Earlier this week we high-lighted the 10 most common mistakes made by those who have had bariatric/weight-loss surgery. The first (and some would say the most important) mistake you could make is failing to adhere to your vitamin, mineral and/or supplement recommendations and regime. Here it is again just to remind you …
This regime is very personal to you and will have been outlined by your own bariatric team. At the very simplest it will usually include a multi-vitamin formulation and in addition may have a calcium supplement (with Vit D), iron supplement, and B12 formulation (spray, tablet or injection). Some other specific supplements may also be prescribed depending upon your lab results/blood tests.
To say taking and needing these are vital is an understatement and it is important that you do take them regularly and for the rest of your life. Why?
Well first of all, you’re eating far less. Before your surgery, you were able to eat larger quantities of food, so you were probably getting most of the vitamins and minerals you needed from the food you ate. Hopefully you were also getting out into the sunshine sufficiently to get a top up of Vitamin D (although it’s a tough call – read more here). Now, with your smaller stomach pouch you’re undoubtedly eating less and so cannot get all the nutrients you require to nourish your body from your daily food intake.
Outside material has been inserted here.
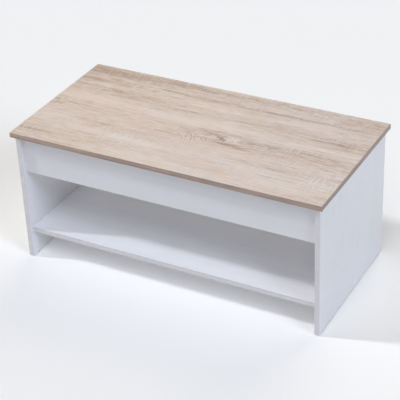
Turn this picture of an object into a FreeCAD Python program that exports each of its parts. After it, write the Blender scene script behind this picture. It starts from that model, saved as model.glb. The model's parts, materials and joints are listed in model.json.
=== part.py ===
import FreeCAD, Part
import math
import os

from FreeCAD import Vector

# Lift top coffee table, in millimetres.
# Origin: on the floor under the middle of the table. +X to the right along the long side,
# +Y to the back, +Z up. The user sits in front of the table, at -Y.
# The table is drawn closed. It opens by swinging the top up and forward on two pairs of arms.

# ---- driving dimensions: boards ----
top_length = 1000.0
top_depth = 500.0
table_height = 440.0
board = 15.0
side_overhang = 10.0
end_overhang = 12.5
apron_recess = 12.0
apron_bottom_z = 302.0
shelf_top_z = 101.5
glide_height = 3.0
closed_gap = 1.5
band = 1.0
band_round = 0.6

# ---- driving dimensions: lift hinges ----
pivot_y = -50.0
pivot_z = 337.0
arm_length = 240.0
closed_angle = 12.0
open_angle = 124.0
pivot_spread = 45.0
pivot_spread_angle = 158.0
main_arm_width = 24.0
link_arm_width = 18.0
bracket_corner = 6.0
plate = 2.0
arm_plate = 3.0
arm_layer = 5.5
top_web_layer = 11.0
spring_layer = 20.0
spring_radius = 7.0
spring_post_y = -190.0
spring_pin_reach = 40.0
rivet_radius = 4.0
rivet_head_radius = 7.5
rivet_head = 1.5
riveted_end = 1.2
running_gap = 0.3
pin_clearance = 0.08

# ---- driving dimensions: fittings ----
dowel_radius = 4.0
dowel_length = 30.0
panel_hole_depth = 11.0
hole_clearance = 0.1
cam_radius = 7.5
cam_depth = 12.0
cam_setback = 34.0
cap_radius = 9.0
cap_thickness = 1.0
cam_slot_length = 8.0
cam_slot_radius = 0.9
bolt_radius = 3.0
bolt_neck_radius = 1.8
bolt_neck = 5.0
bolt_head = 3.0
screw_radius = 2.0
screw_head_radius = 4.0
screw_head = 2.0
screw_length = 12.0
screw_tip = 2.0
screw_tip_radius = 0.4
screw_slot_length = 4.4
screw_slot_radius = 0.5
bumper_radius = 4.0
bumper_height = 1.2
glide_radius = 7.0
glide_seat_depth = 1.8
nail_radius = 1.2
nail_length = 16.0
nail_head = 1.0

# ---- derived sizes ----
case_half_x = top_length / 2 - side_overhang
inner_half_x = case_half_x - board
case_half_y = top_depth / 2 - end_overhang
apron_outer_y = case_half_y - apron_recess
apron_inner_y = apron_outer_y - board
apron_middle_y = apron_outer_y - board / 2
top_under_z = table_height - board
case_top_z = top_under_z - closed_gap
floor_top_z = apron_bottom_z + board
floor_middle_z = apron_bottom_z + board / 2
shelf_bottom_z = shelf_top_z - board
shelf_middle_z = shelf_top_z - board / 2
panel_middle_x = case_half_x - board / 2
fitting_reach = dowel_length - panel_hole_depth

X = Vector(1, 0, 0)
Y = Vector(0, 1, 0)
Z = Vector(0, 0, 1)


# ---- basic shapes ----
def box(x0, x1, y0, y1, z0, z1):
    return Part.makeBox(x1 - x0, y1 - y0, z1 - z0, Vector(x0, y0, z0))


def rod(start, direction, length, radius):
    return Part.makeCylinder(radius, length, start, direction)


def mirrored(shape):
    """The same piece on the other end of the table."""
    return shape.mirror(Vector(0, 0, 0), X)


def swapped_front_to_back(shape):
    return shape.mirror(Vector(0, 0, 0), Y)


def both_ends(shapes):
    return shapes + [mirrored(shape) for shape in shapes]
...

If you also underwent one of the malabsorptive surgeries (like a gastric bypass, for example), you’re also not absorbing your vitamins and minerals from the food as efficiently as before, so an additional reason to reinforce the need for a regular daily supplement and long-term regime.
Unfortunately from surgeon to surgeon, team to team and country to country these recommendations will differ and to date there has only be a small degree of consensus about the ‘ideal regime’ for the various surgical options. In part this is because more research is needed about the long-term care of bariatric patients and perhaps more liaison between surgical providers would help to get a basic framework. Fortunately in the UK there has been some interaction recently and a new set of recommendations has recently been published to help patients, providers and their carers. Click the link below to access the document – it is somewhat lengthy but does give detailed information that you can use to chat through your regime if you’re at all concerned about what to take, when, what with and for how long with your team or GP/Practioner.
I have recently with the help of my own GP overhauled my regime and have added Vit B12 (as a spray), Vit D (also as a spray), and easy iron to my basic multi-vitamin (which incidentally is a bariatric formulation for gastric bypass patients) and calcium citrate. We have also worked out when to take them and in what order for maximum uptake. If I have one or two pieces of advice as something of an old-timer, it is to take them religiously and to take a good quality brand that has all you need or has been formulated with the bariatric patient in mind – this is one area where you shouldn’t make short-cuts.